Gemäss Scnat-Medienmitteilung führen mangelnde Koordination und Planungspflicht dazu, dass Bauvorhaben ohne Gesamtsicht realisiert werden. Mit dem Landschaftskonzept Schweiz, dem Vorrang der Innenentwicklung vor einer Aussenentwicklung, der Strategie Biodiversität, der Strategie Baukultur und der Bodenstrategie habe der Bund in den letzten Jahren jedoch kohärente Richtlinien geschaffen, an denen sich das neue Raumplanungsgesetz bei der Planung baulicher Tätigkeiten orientieren sollte.
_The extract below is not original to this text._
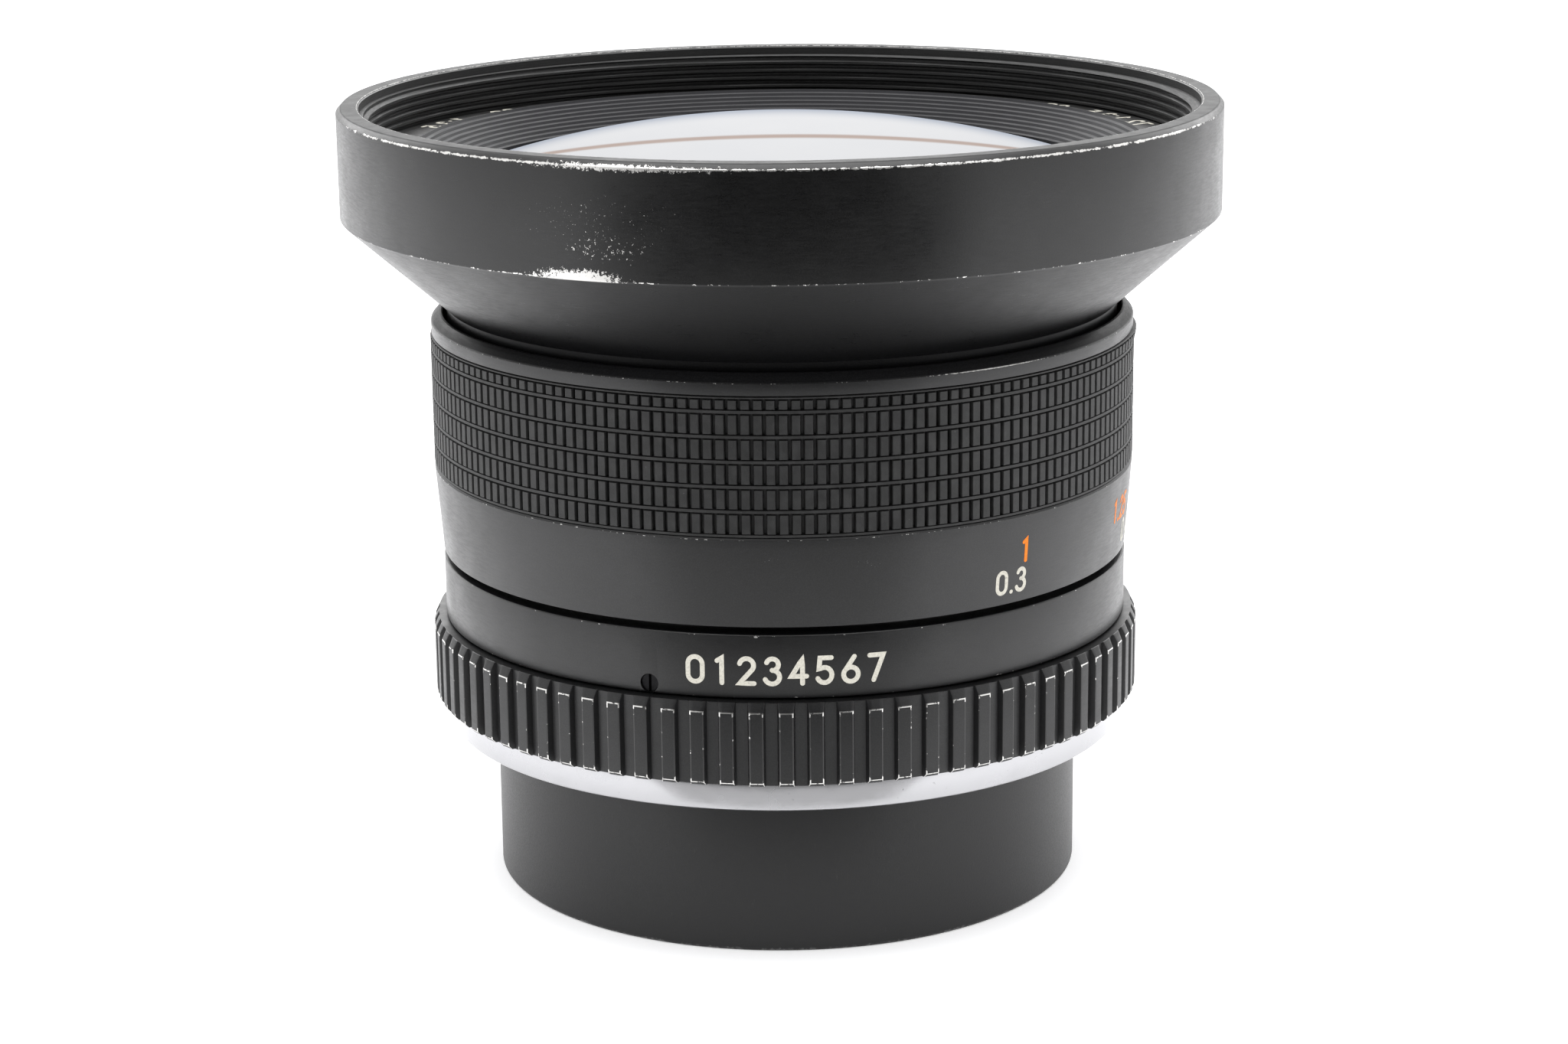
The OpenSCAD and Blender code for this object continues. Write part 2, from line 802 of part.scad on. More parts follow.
// Flat outline of a blade: a curved leaf, an eye round its pivot and a crank for its pin
module blade_outline() {
    leaf_from = -8;
    leaf_to = 118;
    middle_r = (open_r + blade_outer_r) / 2;
    tip_r = (blade_outer_r - open_r) / 2 - 0.15;
    difference() {
        circle(r = blade_outer_r);
        circle(r = open_r);
        polygon([
            [0, 0], 40 * [cos(leaf_from), sin(leaf_from)], 60 * [cos(-60), sin(-60)],
            60 * [cos(-120), sin(-120)], 60 * [cos(180), sin(180)], 40 * [cos(leaf_to), sin(leaf_to)]
        ]);
    }
    for (angle = [leaf_from, leaf_to])
        rotate(angle)
            translate([middle_r, 0])
                circle(r = tip_r, $fn = 48);
    translate([pivot_r, 0]) circle(r = 1.4, $fn = 48);
    translate([14, -1.4]) square([pivot_r - 14, 2.8]);
    translate([pivot_r, -crank_r]) circle(r = 1.1, $fn = 48);
    translate([pivot_r - 1.1, -crank_r]) square([2.2, crank_r]);
}

module iris_blade(i) {
    level = blade_z + i * blade_pitch;
    middle_z = level + blade_h / 2;
    plate_top_z = pivot_plate_z + pivot_plate_h;
    color("#3a3d40")
        rotate([0, 0, i * 360 / blade_count])
            union() {
                translate([0, 0, level]) linear_extrude(blade_h) blade_outline();
                translate([pivot_r, 0, middle_z])
                    cylinder(r = blade_pin_r, h = plate_top_z - 0.1 - middle_z, $fn = 32);
                translate([pivot_r, -crank_r, cam_z + 0.1])
                    cylinder(r = blade_pin_r, h = middle_z - cam_z - 0.1, $fn = 32);
            }
}

module iris_base_plate() {
    color("#2c2d30")
        difference() {
            tube(iris_bore_r - seat_gap, open_r + 0.1, pivot_plate_z, pivot_plate_z + pivot_plate_h);
            for (i = [0:blade_count - 1])
                rotate([0, 0, i * 360 / blade_count])
                    translate([pivot_r, 0, pivot_plate_z - cut])
                        cylinder(r = blade_pin_r + 0.04, h = pivot_plate_h + 2 * cut, $fn = 32);
        }
}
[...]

Kompensations- und Aufwertungsansatz überdenken
Die Trennung von Bau- und Nichtbaugebieten soll nicht zuletzt die nachhaltige Nutzung der Kulturlandschaft sicherstellen. Hierzu würden die Erhaltung der Landschafts- und Bodenqualität und der Biodiversität gehören. Im Gesetzesvorschlag vorgesehene Kompensations- und Aufwertungsmassnahmen für die Zulassung nicht standortgebundener Nutzungen können dieses Ziel jedoch ausser Kraft setzen, wie die Scnat schreibt. So sei es den Kantonen möglich, die bundesrechtlichen Vorgaben zur Erhaltung der Landschaft und schutzwürdiger Gebäude über die kantonalen Gesetzgebungen zu umgehen.
Die Akademien würden deshalb vorschlagen, die Artikel zu den Kompensations- und Aufwertungsmassnahmen zu streichen und gemeinsam mit den relevanten Akteurinnen und Akteuren einen neuen Vorschlag zu erarbeiten. Der gegenwärtige Ansatz würde sämtliche langjährige Bemühungen zur Erhaltung der Landschaftsqualität und schützenswerter Gebäude ausserhalb der Bauzone zunichtemache, heisst es abschliessend in der Medienmitteilung.